First, I perceived back in Summer 2007 in articles posted on Albourne Village that the growth of the C.O. market with its corresponding fraudalent price discovery structure and boundless creation of synthetics already doomed the banks and would result in money center bank nationalization and subsequently result in the creation of a world currency displacing the USD and the Fed.

Taleb has his own views of predicting Black Swans, but as a student of Financial Risk (GARP) I recognize two things:

  1. Risk itself is PATH DEPENDENT
  2. Parametric measures are useless in predicting Black Swans

Parametrics use third and fourth moments to evaluate the multitude and magnitude of outliers (i.e.
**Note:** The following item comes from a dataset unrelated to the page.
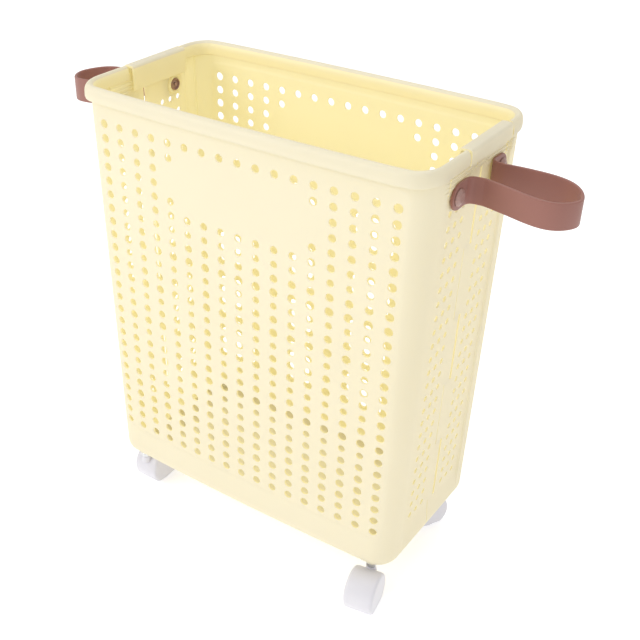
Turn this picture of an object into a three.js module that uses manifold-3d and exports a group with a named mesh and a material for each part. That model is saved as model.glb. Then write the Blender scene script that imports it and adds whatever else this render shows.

Kurtosis and Skew) and many use other measures like VaR and multiples of maximum drawdown, but it all relies on a respresentation from a data series.  That is like using Carbon Dating to date something from the geological record – “That dog just don’t hunt.” Alternatively, non-parametrics may better model for “Black Swans.”

To get back to the point of today’s Taleb article posted on “TheDeal.com” about forcing a conversion of all debt to equity: Taleb is ABSOLUTELY CORRECT about forced conversion out of the debt.  That IS the only answer.  However, the forced conversion cannot be to EQUITY, as equity is just structured form of debt, and vica versa.  The answer is a FORCED CONVERSION of the USD to a World Currency that is not under the auspices of a sovereign government’s congress or monetary policy – rather put under an independent Basel-headed consortium of Central Bankers and Risk Managers that supersedes sovereign central banks to oversee a new World Currency Unit (WCU).

This is the solution Taleb would eventually get to using his reasoning, and it is a better alternative than to empower the Fed as the super-regulator integrated in Treasury.  I believe there will be a forced conversion of the USD into a World Currency possibly as early as latter 2011 using Taylor’s laws.  I do not believe there will be massive inflation nor deflation to that time, but that the USD will simply be displaced in one fell swoop by design.

In the meantime, U.S. growth is being sacrificed at the cost of stability (and sovereignty) so sideways strategies will continue to be in vogue.  For institutions, they should look to managers who can execute equity “OVERLAY” strategies as the move away from CTAs commences from lack of direction and volatility.